Last year, 3.77 million vehicles were sold in Brazil, up from 2.46 million in 2007, according to Anfavea. “Everyone knows the potential of the Brazilian market,” Moan said in an interview at Bloomberg’s office in Sao Paulo. “Brazil is one of the few countries that, for geo-economic reasons, depends on its domestic market for growth. Other countries like Korea, China, Japan and Mexico chose to produce much more and export.”

A weaker real and high taxes on imports are also making it more attractive to build Brazilian plants, Moan said. Many of the factories and expansions were announced in response to a tax increase of 30 percent on imported cars in December 2012, he said.
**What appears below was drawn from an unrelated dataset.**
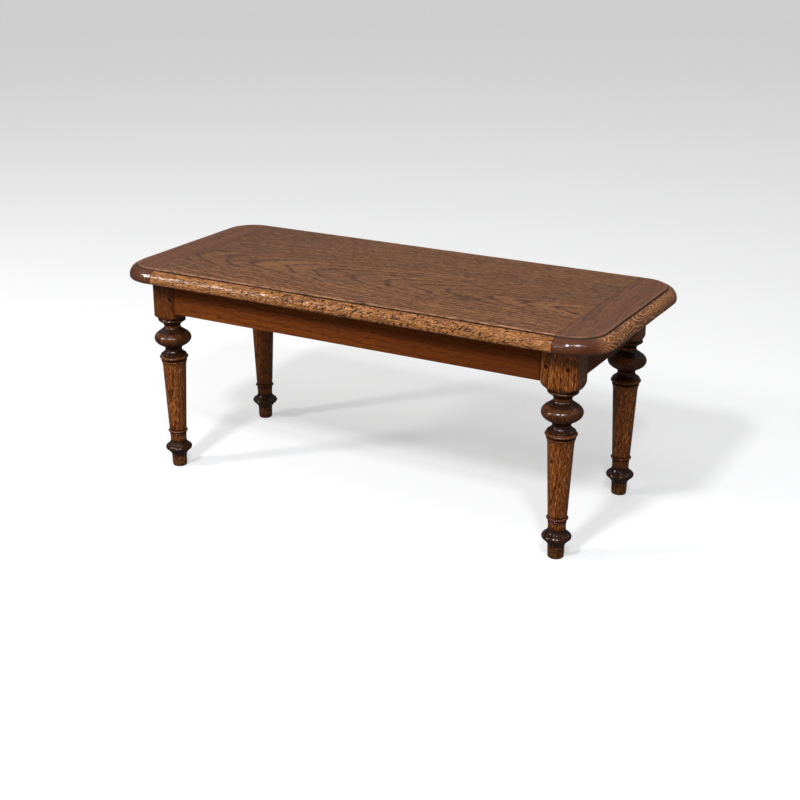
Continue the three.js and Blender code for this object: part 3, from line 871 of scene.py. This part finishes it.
def rail_finish(name, along, shift, heart):
    material, tree, shader = new_finish(name, 0.15)
    figure = oak_figure(tree, along, heart=heart, ring=2.6, lean=0.03, wobble=8, shift=shift)
    grain = figure["grain"]
    wood = board_colours(tree, figure, (0.25, 0.065, 0.0095), (0.145, 0.032, 0.004),
                         (0.09, 0.018, 0.002), (0.065, 0.014, 0.002), 0.35)
    blotch = clouds(tree, stretched(tree, grain, (0.012, 0.05, 0.05), (4, 2, 0)), 3.0, 0.55)
    wood = tint(tree, wood, between(tree, blotch, 0.4, 0.7), 0.5, (0.15, 0.034, 0.006))
    # Painted shade: darker towards the right, and over the whole right end rail, where less light falls.
    shade_to_right = between(tree, axes(tree, own_place(tree))[0], -0.06, 0.13)
    wood = tint(tree, wood, shade_to_right, 0.42, (0.075, 0.013, 0.0012))
    coat(tree, shader, wood, plus(tree, 0.34, times(tree, blotch, 0.2)))
    sunk = plus(tree, times(tree, figure["pores"], 0.4), times(tree, figure["early"], 0.15))
    relief(tree, shader, times(tree, sunk, -1.0), 0.2)
    return material


def make_rail(name, node, along, heart, shift):
    low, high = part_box(node)
    way = 0 if along == "x" else 1
    shoulders = {
        "front_rail": (-LEG_X + HEAD_HALF, LEG_X - WIDE_HEAD_HALF),
        "back_rail": (-LEG_X + HEAD_HALF, LEG_X - HEAD_HALF),
        "left_end_rail": (-LEG_Y + HEAD_HALF, LEG_Y - HEAD_HALF),
        "right_end_rail": (-LEG_Y + HEAD_HALF, LEG_Y - HEAD_HALF),
    }[node]
    body_low, body_high = list(low), list(high)
    body_low[way] = shoulders[0] + SHOULDER_GAP
    body_high[way] = shoulders[1] - SHOULDER_GAP
    piece = softened_block(name, body_low, body_high, 140 if along == "x" else 60, 0.5 * MM)
    line = (low[1 - way] + high[1 - way]) / 2
    tenon_low, tenon_high = list(low), list(high)
    tenon_low[1 - way], tenon_high[1 - way] = line - TENON_HALF, line + TENON_HALF
    tenon_low[2], tenon_high[2] = TENON_LOW, TENON_HIGH
    combine(piece, "UNION", [box_mesh("tenon", tenon_low, tenon_high)])
    piece.data.materials.clear()
    piece.data.materials.append(rail_finish(name.replace("_", " "), along, shift, heart))
    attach(piece, "root")
    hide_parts(node)


make_rail("front_rail_oak", "front_rail", "x", (-150, 120), (60, 0, 0))
make_rail("back_rail_oak", "back_rail", "x", (150, 110), (-260, 0, 0))
make_rail("left_end_rail_oak", "left_end_rail", "y", (260, 120), (90, 0, 0))
make_rail("right_end_rail_oak", "right_end_rail", "y", (-260, 120), (-140, 0, 0))


# ---------------------------------------------------------------- the pegs
# Whittled oak pins driven through the leg heads and the long rails' tenons, then cut flush.
# Their end grain has drunk the polish and stands nearly black.


def peg_tree():
    """Sets one whittled peg on every point, each turned a little differently about its length."""
    inputs = (("Peg", "Object"), ("Seed", "Int"), ("Finish", "Material"))
    tree, given, made = shaping_tree("set the pegs", inputs)
    link = tree.links.new
    peg = add_node(tree, "GeometryNodeObjectInfo", transform_space="ORIGINAL")
    link(given.outputs["Peg"], peg.inputs["Object"])
    turn = add_node(tree, "FunctionNodeRandomValue", data_type="FLOAT")
    for socket in turn.inputs:
        if socket.type == "VALUE" and socket.name == "Max":
            socket.default_value = math.pi
    link(given.outputs["Seed"], turn.inputs["Seed"])
    facing = add_node(tree, "GeometryNodeInputNamedAttribute", data_type="FLOAT")
    facing.inputs["Name"].default_value = "facing"
    spin = add_node(tree, "ShaderNodeCombineXYZ")
    link([s for s in turn.outputs if s.type == "VALUE"][0], spin.inputs[1])
    link(facing.outputs["Attribute"], spin.inputs[2])
    rotation = add_node(tree, "FunctionNodeEulerToRotation")
    link(spin.outputs[0], rotation.inputs[0])
    put = add_node(tree, "GeometryNodeInstanceOnPoints")
    link(given.outputs["Geometry"], put.inputs["Points"])
    link(peg.outputs["Geometry"], put.inputs["Instance"])
    link(rotation.outputs[0], put.inputs["Rotation"])
    return painted(tree, given, made, put.outputs[0])


peg_rings = ((0, 0.3, 0), (0.01, 0.62, 0.1), (0.04, 0.9, 0.9), (0.14, 0.99, 1), (0.5, 1, 1), (10, 0.93, 1))
pattern_peg = peg_shape("peg_pattern", PEG_RADIUS, PEG_LENGTH, 0, 0, -1, 0, peg_rings)
points, facings = [], []
for name, (side_x, side_y, _) in LEGS.items():
    for offset in PEG_HOLES[name]:
        points.append((side_x * LEG_X + offset * MM, side_y * (LEG_Y + HEAD_HALF - 0.03 * MM), PEG_HEIGHT))
        facings.append(0.0 if side_y < 0 else math.pi)
holes = bpy.data.meshes.new("leg_pegs")
holes.from_pydata(points, [], [])
layer = holes.attributes.new("facing", "FLOAT", "POINT")
layer.data.foreach_set("value", facings)
pegs = bpy.data.objects.new("leg_pegs", holes)
bpy.context.scene.collection.objects.link(pegs)
grown(pegs, peg_tree(), {"Peg": pattern_peg, "Seed": 4, "Finish": peg_oak})
bpy.data.objects.remove(pattern_peg)
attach(pegs, "root")
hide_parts("front_left_peg", "front_right_inner_peg", "front_right_outer_peg",
            "back_left_peg", "back_right_peg")


# ---------------------------------------------------------------- the glue blocks
# Short three-cornered softwood blocks, rubbed into the angle between the rails and the top
# with hot glue. They are sawn, not planed, and nobody sees them unless the table is upside down.


def glue_block_finish():
    material, tree, shader = new_finish("old bare softwood", 0.2)
    grain = stretched(tree, own_place(tree), (1000, 1000, 1000))
    streaks = clouds(tree, stretched(tree, grain, (0.08, 0.35, 1.3)), 4.0, 0.6)
    wood = mixed(tree, between(tree, streaks, 0.35, 0.65), (0.42, 0.25, 0.11), (0.24, 0.12, 0.05))
    coat(tree, shader, wood, plus(tree, 0.7, times(tree, streaks, 0.2)))
    relief(tree, shader, streaks, 0.3)
    return material


def make_glue_block(name, node, along, inward):
    """A block with its square corner in the angle and its third side cut across."""
    low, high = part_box(node)
    way = 0 if along == "x" else 1
    across = 1 - way
    inner = low[across] if inward > 0 else high[across]
    side = high[2] - low[2]
    outline = [(0, 0), (0, 1), (0.19, 1), (1, 0.19), (1, 0)]
    vertices = []
    steps = 24
    for station in np.linspace(low[way], high[way], steps):
        for u, v in outline:
            rough = 0.12 * MM * wander(station, u * side, v * side, 0.004, 9) if u > 0 and v > 0 else 0
            point = [0.0, 0.0, high[2] - v * side + rough]
            point[way] = station
            point[across] = inner + inward * (u * side - rough)
            vertices.append(point)
    return build_mesh(name, vertices, tube_faces(steps, len(outline)))


block_finish = glue_block_finish()
for node, along, inward in (("front_left_glue_block", "x", 1), ("front_right_glue_block", "x", 1),
                            ("back_left_glue_block", "x", -1), ("back_right_glue_block", "x", -1),
                            ("left_end_glue_block", "y", 1), ("right_end_glue_block", "y", -1)):
    piece = make_glue_block(node + "_pine", node, along, inward)
    piece.data.materials.append(block_finish)
    for face in piece.data.polygons:
        face.use_smooth = False
    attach(piece, "root")
    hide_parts(node)


# ---------------------------------------------------------------- the studio
# A pale floor that sweeps up into a backdrop all round, a broad light overhead, a low fill in
# front, and three small windows at the left, in front and at the right.

FLOOR_RADIUS = 4.0
SWEEP = 3.0
BACKDROP_TOP = 7.0
FLOOR_TURNS = 64


def studio_floor():
    """A flat round floor that sweeps up into a backdrop on every side."""
    profile = [(FLOOR_RADIUS * share, 0.0) for share in (0.02, 0.25, 0.5, 1.0)]
    for angle in np.radians(np.linspace(-90, 0, 19)[1:]):
        profile.append((FLOOR_RADIUS + SWEEP * math.cos(angle), SWEEP + SWEEP * math.sin(angle)))
    profile.append((FLOOR_RADIUS + SWEEP, BACKDROP_TOP))
    turns = [2 * math.pi * k / FLOOR_TURNS for k in range(FLOOR_TURNS)]
    vertices = [(r * math.cos(a), r * math.sin(a), z) for r, z in profile for a in turns]
    faces = []
    for row in range(len(profile) - 1):
        low, high = row * FLOOR_TURNS, (row + 1) * FLOOR_TURNS
        for k in range(FLOOR_TURNS):
            after = (k + 1) % FLOOR_TURNS
            faces.append((low + k, low + after, high + after, high + k))
    faces.append(tuple(range(FLOOR_TURNS)))
    floor = build_mesh("studio_floor", vertices, faces)
    material, _, shader = new_finish("pale studio floor", 0.0)
    shader.inputs["Base Color"].default_value = (0.66, 0.66, 0.66, 1)
    shader.inputs["Roughness"].default_value = 0.9
    shader.inputs["Emission Color"].default_value = (1, 1, 1, 1)
    shader.inputs["Emission Strength"].default_value = 0.42
    floor.data.materials.append(material)
    floor.visible_glossy = False
    floor.visible_diffuse = False
    floor.visible_shadow = False


def window_light(name, azimuth, elevation, distance, size, power, colour):
    """A soft rectangular light that looks at the table; azimuth 0 is in front, 90 to the right."""
    data = bpy.data.lights.new(name, "AREA")
    data.shape = "RECTANGLE"
    data.size, data.size_y = size
    data.energy = power
    data.color = colour
    a, e = math.radians(azimuth), math.radians(elevation)
    away = Vector((math.sin(a) * math.cos(e), -math.cos(a) * math.cos(e), math.sin(e)))
    lamp = bpy.data.objects.new(name, data)
    lamp.location = away * distance + Vector((0, 0, 0.12))
    lamp.rotation_euler = away.to_track_quat("Z", "Y").to_euler()
    bpy.context.scene.collection.objects.link(lamp)
    return lamp


studio_floor()
window_light("left_window", -47, 28, 1.5, (0.12, 0.16), 7.5, (1.0, 0.99, 0.98))
window_light("front_window", 2, 44, 2.0, (0.18, 0.20), 20, (0.97, 0.98, 1.0))
window_light("right_window", 34, 46, 2.0, (0.15, 0.18), 11, (0.93, 0.96, 1.0))
overhead = window_light("overhead", 0, 84, 2.6, (1.8, 1.8), 10.5, (1.0, 1.0, 1.0))
front_fill = window_light("front_fill", 30, 8, 2.4, (1.2, 0.7), 10, (1.0, 0.99, 0.97))
for broad_light in (overhead, front_fill):
    broad_light.visible_glossy = False

world = bpy.data.worlds.new("studio")
world.use_nodes = True
sky_tree = world.node_tree
sky = sky_tree.nodes["Background"]
way = axes(sky_tree, sky_tree.nodes.new("ShaderNodeTexCoord").outputs["Generated"])
room = mixed(sky_tree, between(sky_tree, way[2], 0.1, 0.85), (0.30, 0.30, 0.30), (1.0, 1.0, 1.0))
sky_tree.links.new(room, sky.inputs["Color"])
sky.inputs["Strength"].default_value = 0.31
bpy.context.scene.world = world
bpy.context.scene.view_settings.view_transform = "Standard"

CAMERA_AT = (0.5556, -0.9912, 0.5027)
CAMERA_AZIMUTH, CAMERA_TILT, CAMERA_ROLL = 30.518, 20.424, 0.304
camera_data = bpy.data.cameras.new("camera")
camera_data.sensor_width = 36.0
camera_data.lens = 62.24
camera_data.shift_x = 0.0429
camera_data.shift_y = -0.0065
camera_data.clip_end = 100
camera = bpy.data.objects.new("camera", camera_data)
turn = (Matrix.Rotation(math.radians(CAMERA_AZIMUTH), 4, "Z")
        @ Matrix.Rotation(math.radians(90 - CAMERA_TILT), 4, "X")
        @ Matrix.Rotation(math.radians(-CAMERA_ROLL), 4, "Z"))
camera.matrix_world = Matrix.Translation(CAMERA_AT) @ turn
bpy.context.scene.collection.objects.link(camera)
bpy.context.scene.camera = camera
“It’s Brazilian policy to close itself off from the rest of the world and lure manufacturers for the local market,” said Augusto Amorim, an analyst for South America at IHS Automotive. “But I can’t really see how Brazil can compete with other export countries.”

Brazil’s Trade Ministry didn’t immediately respond to a request for comment.

But despite the problems, carmakers are clamoring to invest in the Brazilian market.

Jaguar Land Rover plans to begin production of the Land Rover Discovery Sport in 2016 at its $307 million factory in Itatiaia, Rio de Janeiro state. Fiat Chrysler Automobiles will build a 200,000-capacity factory starting with output of the Jeep Renegade next year in the northeastern state of Pernambuco. This month, BMW Group opened a plant making the 3-series sedan in Santa Catarina state, in the south of Brazil. Nissan and Mercedes too will build 220,000 vehicles a year at separate plants in Brazil in addition to their joint Mexican venture, which will produce 300,000 units as of 2017.

Poor infrastructure is among the problems that make Brazil less competitive, said Jose Luis Valls, senior vice president of Nissan’s Latin America business. “Brazil needs to be competitive — if you’re not competitive, you don’t grow,” Valls said in an interview in Sao Paulo. “Brazil needs to do it’s homework of developing its infrastructure.”